▸ **REQUIRED WORK**
In the listing below, locate the lines that hold the string "with". Copy those lines.

▸ **DATA SECTION**
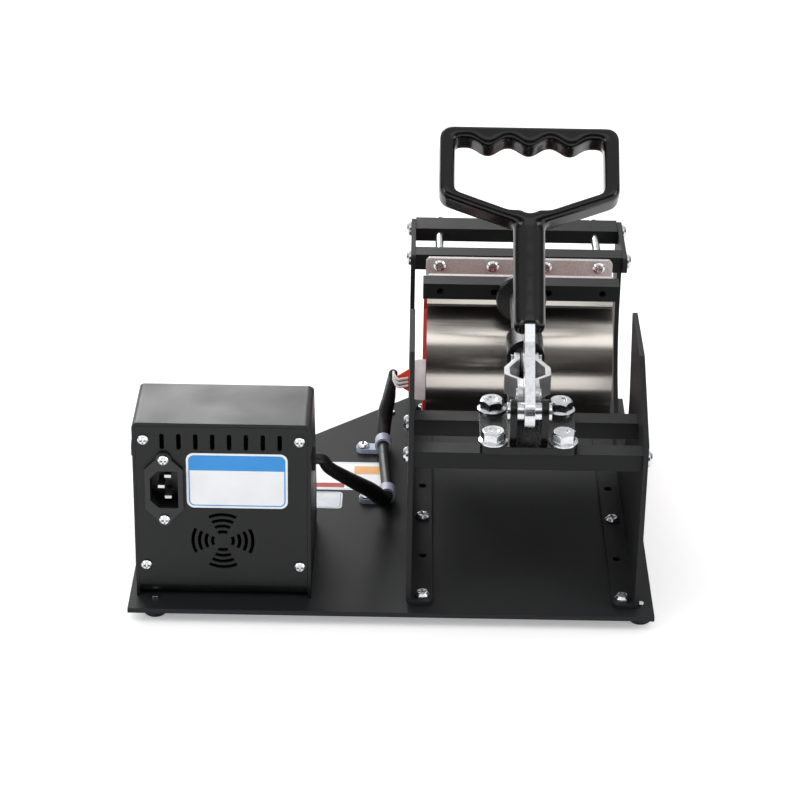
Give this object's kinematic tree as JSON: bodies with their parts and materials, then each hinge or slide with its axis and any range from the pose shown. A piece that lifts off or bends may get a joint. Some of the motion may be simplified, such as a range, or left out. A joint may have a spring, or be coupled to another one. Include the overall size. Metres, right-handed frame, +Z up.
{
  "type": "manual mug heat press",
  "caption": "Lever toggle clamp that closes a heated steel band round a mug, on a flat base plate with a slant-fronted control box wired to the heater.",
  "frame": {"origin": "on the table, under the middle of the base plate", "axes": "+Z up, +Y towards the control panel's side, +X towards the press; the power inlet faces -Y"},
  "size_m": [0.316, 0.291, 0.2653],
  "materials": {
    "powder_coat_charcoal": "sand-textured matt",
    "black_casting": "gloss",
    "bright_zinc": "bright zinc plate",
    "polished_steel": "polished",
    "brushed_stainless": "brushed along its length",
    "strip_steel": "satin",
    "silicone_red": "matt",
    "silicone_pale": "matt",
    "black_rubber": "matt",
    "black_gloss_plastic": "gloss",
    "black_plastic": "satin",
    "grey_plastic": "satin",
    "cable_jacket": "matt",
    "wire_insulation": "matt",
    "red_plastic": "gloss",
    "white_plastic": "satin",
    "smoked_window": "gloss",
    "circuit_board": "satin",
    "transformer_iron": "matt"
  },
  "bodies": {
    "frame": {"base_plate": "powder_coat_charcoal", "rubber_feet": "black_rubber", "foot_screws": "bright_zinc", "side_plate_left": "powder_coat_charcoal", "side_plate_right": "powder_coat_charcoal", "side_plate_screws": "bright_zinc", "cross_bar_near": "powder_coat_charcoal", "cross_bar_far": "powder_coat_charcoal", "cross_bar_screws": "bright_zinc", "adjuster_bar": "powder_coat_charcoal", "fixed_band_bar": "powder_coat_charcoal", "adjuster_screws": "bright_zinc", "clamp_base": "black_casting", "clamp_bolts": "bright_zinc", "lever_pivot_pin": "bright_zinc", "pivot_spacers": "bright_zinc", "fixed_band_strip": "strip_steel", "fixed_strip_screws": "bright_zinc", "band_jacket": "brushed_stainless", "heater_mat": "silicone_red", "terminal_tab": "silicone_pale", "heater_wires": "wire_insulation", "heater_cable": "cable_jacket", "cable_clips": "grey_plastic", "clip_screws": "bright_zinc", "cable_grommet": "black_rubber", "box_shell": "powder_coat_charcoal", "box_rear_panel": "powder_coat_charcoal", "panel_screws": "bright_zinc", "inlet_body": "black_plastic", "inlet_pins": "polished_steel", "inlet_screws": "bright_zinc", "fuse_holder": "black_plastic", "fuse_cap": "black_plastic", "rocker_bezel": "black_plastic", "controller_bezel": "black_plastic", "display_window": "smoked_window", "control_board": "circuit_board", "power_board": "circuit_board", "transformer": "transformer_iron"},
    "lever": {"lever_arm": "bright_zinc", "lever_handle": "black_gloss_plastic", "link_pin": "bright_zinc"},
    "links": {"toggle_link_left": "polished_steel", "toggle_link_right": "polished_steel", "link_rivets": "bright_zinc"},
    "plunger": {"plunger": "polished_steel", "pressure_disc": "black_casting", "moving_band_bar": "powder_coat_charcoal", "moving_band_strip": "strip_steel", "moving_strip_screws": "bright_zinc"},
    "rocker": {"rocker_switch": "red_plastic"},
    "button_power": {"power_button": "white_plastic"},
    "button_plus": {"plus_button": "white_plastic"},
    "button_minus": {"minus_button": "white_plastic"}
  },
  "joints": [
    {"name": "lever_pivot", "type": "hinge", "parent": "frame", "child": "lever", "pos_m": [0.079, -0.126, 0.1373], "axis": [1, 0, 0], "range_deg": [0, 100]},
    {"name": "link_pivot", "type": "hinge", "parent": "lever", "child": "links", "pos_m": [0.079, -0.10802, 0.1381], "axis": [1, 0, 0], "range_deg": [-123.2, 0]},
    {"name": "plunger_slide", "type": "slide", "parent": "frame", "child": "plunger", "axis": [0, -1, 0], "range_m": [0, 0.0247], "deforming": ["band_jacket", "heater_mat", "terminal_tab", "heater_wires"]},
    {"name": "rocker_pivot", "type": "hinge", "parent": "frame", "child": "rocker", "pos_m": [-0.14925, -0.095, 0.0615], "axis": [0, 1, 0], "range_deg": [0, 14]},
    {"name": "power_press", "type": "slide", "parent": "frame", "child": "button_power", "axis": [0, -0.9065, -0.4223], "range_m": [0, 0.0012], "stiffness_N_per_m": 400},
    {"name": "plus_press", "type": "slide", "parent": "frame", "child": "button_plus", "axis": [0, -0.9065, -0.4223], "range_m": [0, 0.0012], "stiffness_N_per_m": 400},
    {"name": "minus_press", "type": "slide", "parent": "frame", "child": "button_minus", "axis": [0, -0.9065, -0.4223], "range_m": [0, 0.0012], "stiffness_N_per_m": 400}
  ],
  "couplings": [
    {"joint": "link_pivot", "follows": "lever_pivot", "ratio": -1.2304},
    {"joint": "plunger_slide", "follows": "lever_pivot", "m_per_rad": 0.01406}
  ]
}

▸ **EXPECTED ANSWER**
Give this object's kinematic tree as JSON: bodies with their parts and materials, then each hinge or slide with its axis and any range from the pose shown. A piece that lifts off or bends may get a joint. Some of the motion may be simplified, such as a range, or left out. A joint may have a spring, or be coupled to another one. Include the overall size. Metres, right-handed frame, +Z up.
  "caption": "Lever toggle clamp that closes a heated steel band round a mug, on a flat base plate with a slant-fronted control box wired to the heater.",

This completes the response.